Massed State and Territory flag formations exist precisely because these flags:
- Are not colors
- Do not convey command authority
- Are not entitled to honor rendering or protective escort
The introduction of rifle guards—regardless of placement—implicitly associates the formation with color guard symbolism, even when no color guard is intended.
Why This Matters
The visual language of ceremony is read instantly and subconsciously.
Rifle guards communicate:
- Protection of something authoritative
- Honor rendering
- Formal escort relationships
When applied to a representational formation, these cues can:
- Blur the distinction between colors and flags
- Suggest a status that doctrine deliberately avoids
- Undermine the rationale for using a massed formation in the first place
This occurs even when the rifles are placed outside the formation or described as merely “ceremonial framing.”

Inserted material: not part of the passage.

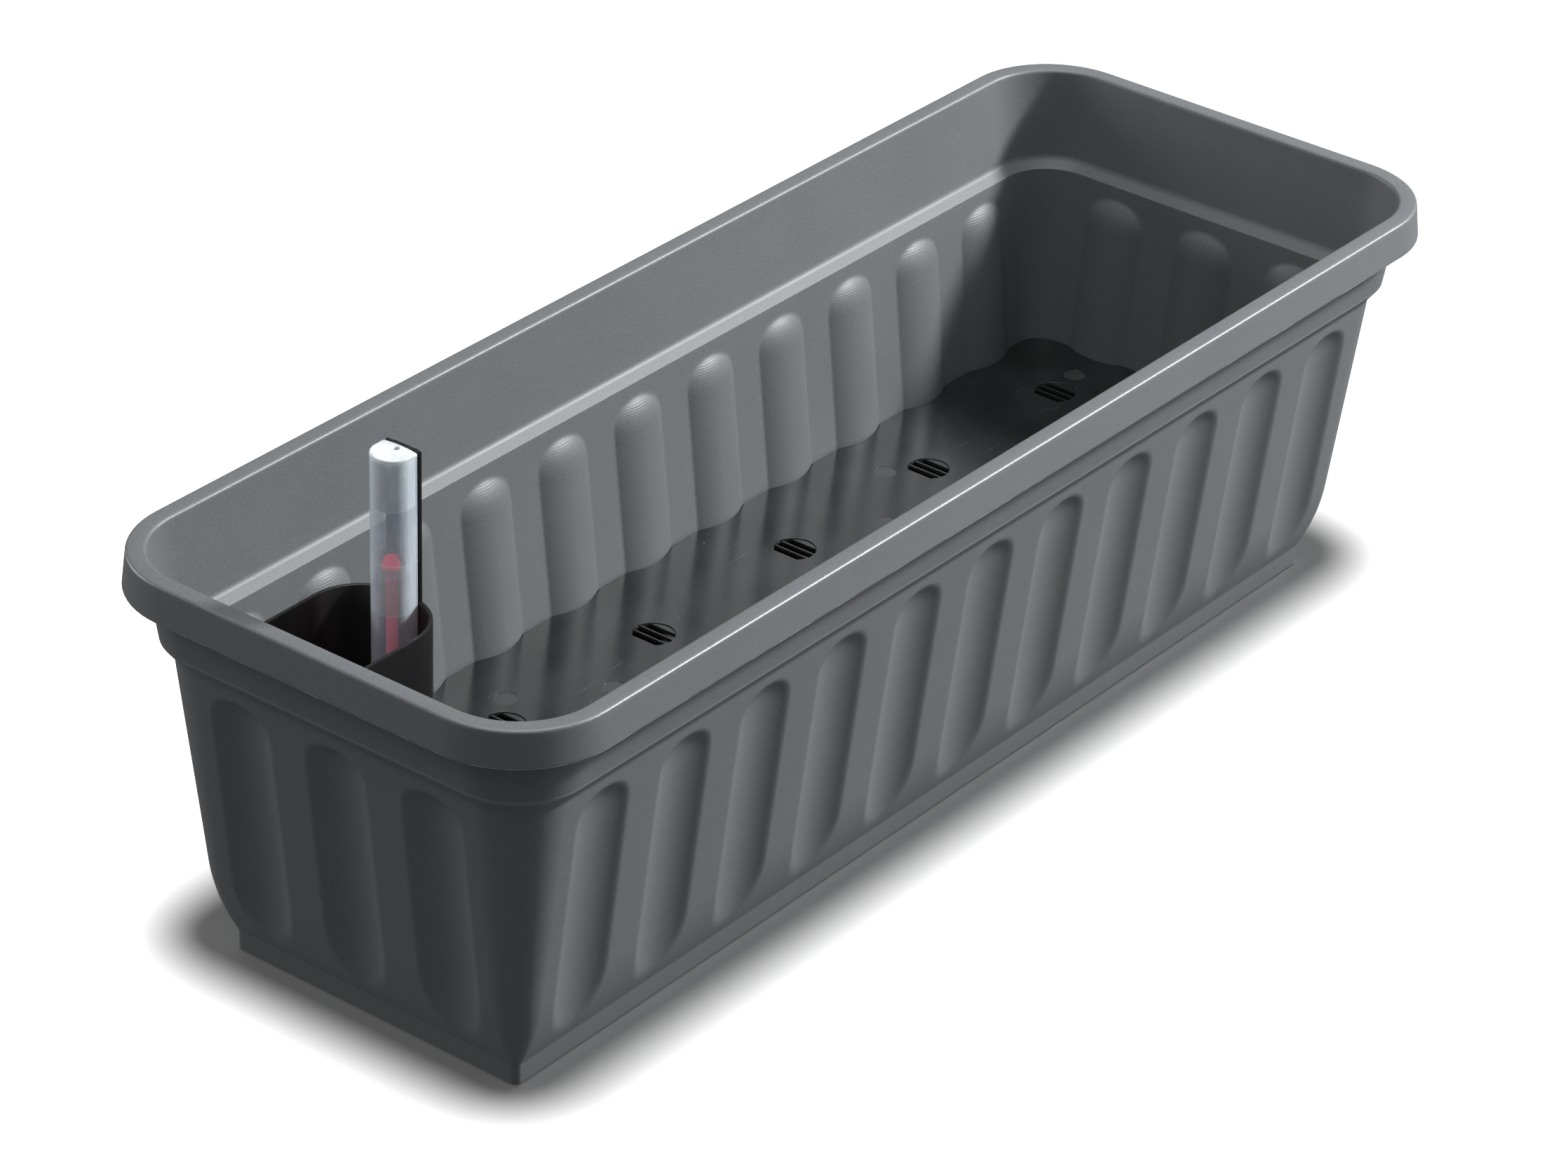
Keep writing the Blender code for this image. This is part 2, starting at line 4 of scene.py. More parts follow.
import bmesh
import bpy
import numpy as np
from mathutils import Matrix, Vector


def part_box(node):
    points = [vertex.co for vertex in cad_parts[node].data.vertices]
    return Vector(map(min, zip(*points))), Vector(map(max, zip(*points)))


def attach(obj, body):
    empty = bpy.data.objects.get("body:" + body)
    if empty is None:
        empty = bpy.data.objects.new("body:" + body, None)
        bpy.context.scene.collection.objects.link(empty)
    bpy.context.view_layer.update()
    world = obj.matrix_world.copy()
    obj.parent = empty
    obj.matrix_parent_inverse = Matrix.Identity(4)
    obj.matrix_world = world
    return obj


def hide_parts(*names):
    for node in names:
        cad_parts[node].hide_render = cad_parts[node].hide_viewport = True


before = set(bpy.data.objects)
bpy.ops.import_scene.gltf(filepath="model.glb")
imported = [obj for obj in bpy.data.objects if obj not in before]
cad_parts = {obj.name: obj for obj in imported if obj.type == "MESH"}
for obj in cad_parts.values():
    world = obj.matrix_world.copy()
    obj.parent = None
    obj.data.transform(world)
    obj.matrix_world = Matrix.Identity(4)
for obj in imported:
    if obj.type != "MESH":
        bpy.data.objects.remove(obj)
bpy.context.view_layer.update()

RANDOM = random.Random(7)

# The trough's outline and wall, in metres. An inset is measured inwards from the rim's outline.
TROUGH_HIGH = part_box("trough")[1]
SKIRT_FLARE = 0.0015
HALF_LENGTH = TROUGH_HIGH.x - SKIRT_FLARE
HALF_WIDTH = TROUGH_HIGH.y - SKIRT_FLARE
HEIGHT = TROUGH_HIGH.z
WALL = 0.002
RIM_RADIUS = 0.0411
TIGHTEST_CORNER, UNDERSIDE_CORNER = 0.003, 0.0014
SHOULDER_Z, SHOULDER_INSET, SHOULDER_DRAFT = 0.1414, 0.0116, 0.155
SHOULDER_FOOT_Z, RIDGE_RADIUS = 0.1346, 0.0003
LEDGE_TOP_Z, LEDGE_FOOT_Z = 0.1395, 0.1361
SHOULDER_FOOT_RADIUS, LEDGE_TOP_RADIUS = 0.005, 0.004
ARC_STEPS = 9
WALL_TOP_Z, WALL_TOP_INSET, WALL_DRAFT = 0.133, 0.0171, 0.117
BOWL_TOP_Z, BOWL_RADIUS = 0.042, 0.0813
PLINTH_HEIGHT = 0.009
FLOOR_Z = 0.0032
STANDING_RING = 0.006
UNDERSIDE_RECESS = 0.0012
DRAIN_PLACES = [(x, y) for x in (-0.195, -0.065, 0.065, 0.195) for y in (-0.040, 0.040)]
DRAIN_RADIUS, DRAIN_DEPTH = 0.005, 0.0008

# Flutes
FLUTE_PITCH = 0.0474
FLUTES_LONG, FLUTES_END = 11, 3
FLUTE_HALF_WIDTH, FLUTE_DEPTH = 0.0144, 0.004
FLUTE_TOP_Z = 0.1294
FLUTE_RADIUS = (FLUTE_HALF_WIDTH**2 + FLUTE_DEPTH**2) / (2 * FLUTE_DEPTH)
FLUTE_DOME_Z = FLUTE_TOP_Z - FLUTE_HALF_WIDTH
FLUTE_EDGE, RIB_EDGE = 0.0009, 0.0004
FLUTE_DOME_POWER = 1.5
FLUTE_MARGIN = 0.0022  # how far past a flute's edge its columns stay close together
CORNER_MARGIN = 0.0463  # what a side's columns leave free at each end for the corner

# False floor
PLATE_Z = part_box("insert_plate")[1].z
PLATE_THICKNESS = 0.002
PLATE_GAP = 0.0006
GRILLE_RADIUS, GRILLE_RECESS = 0.009, 0.0004
GRILLE_PITCH = 0.0925
GRILLE_COLUMNS, GRILLE_ROWS = (-1.5, -0.5, 0.5, 1.5, 2.5), (-0.041, 0.041)
GRILLE_PLACES = [(c * GRILLE_PITCH, y) for c in GRILLE_COLUMNS for y in GRILLE_ROWS]
SLOT_WIDTH, SLOT_BAR = 0.0034, 0.0009
LEG_PLACES = [
    (0.089, 0.026), (0.124, 0.053), (0.250, 0.044),
    (-0.089, 0.026), (-0.124, 0.053), (-0.222, 0.052),
]
LEG_WIDTH, LEG_FIN = 0.010, 0.0016
MARK_RADIUS = 0.00495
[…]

Doctrine Over Configuration
No configuration of rifle guards converts a representational flag formation into a color guard—nor should it attempt to approximate one.
A formation that:
- Does not carry colors, and
- Does not render honors
Does not require—and should not imply—the protective symbolism of armed guards.
The strength of massed State and Territory flag formations lies in restraint, not augmentation.
Preferred Practice
To preserve doctrinal clarity:
- Massed State and Territory flags should be carried without rifle guards
- Visual emphasis should come from scale, alignment, and precision
- The formation should remain clearly distinct from any color guard present elsewhere in the ceremony
This maintains a clean separation between:
- Honor-bearing formations, and
- Representational displays
Instructor Emphasis
Rifles protect authority.
Representational flags do not exercise authority.
Guiding Principle
Adding color guard elements to a non–color guard formation changes its meaning, even if the intent is purely ceremonial.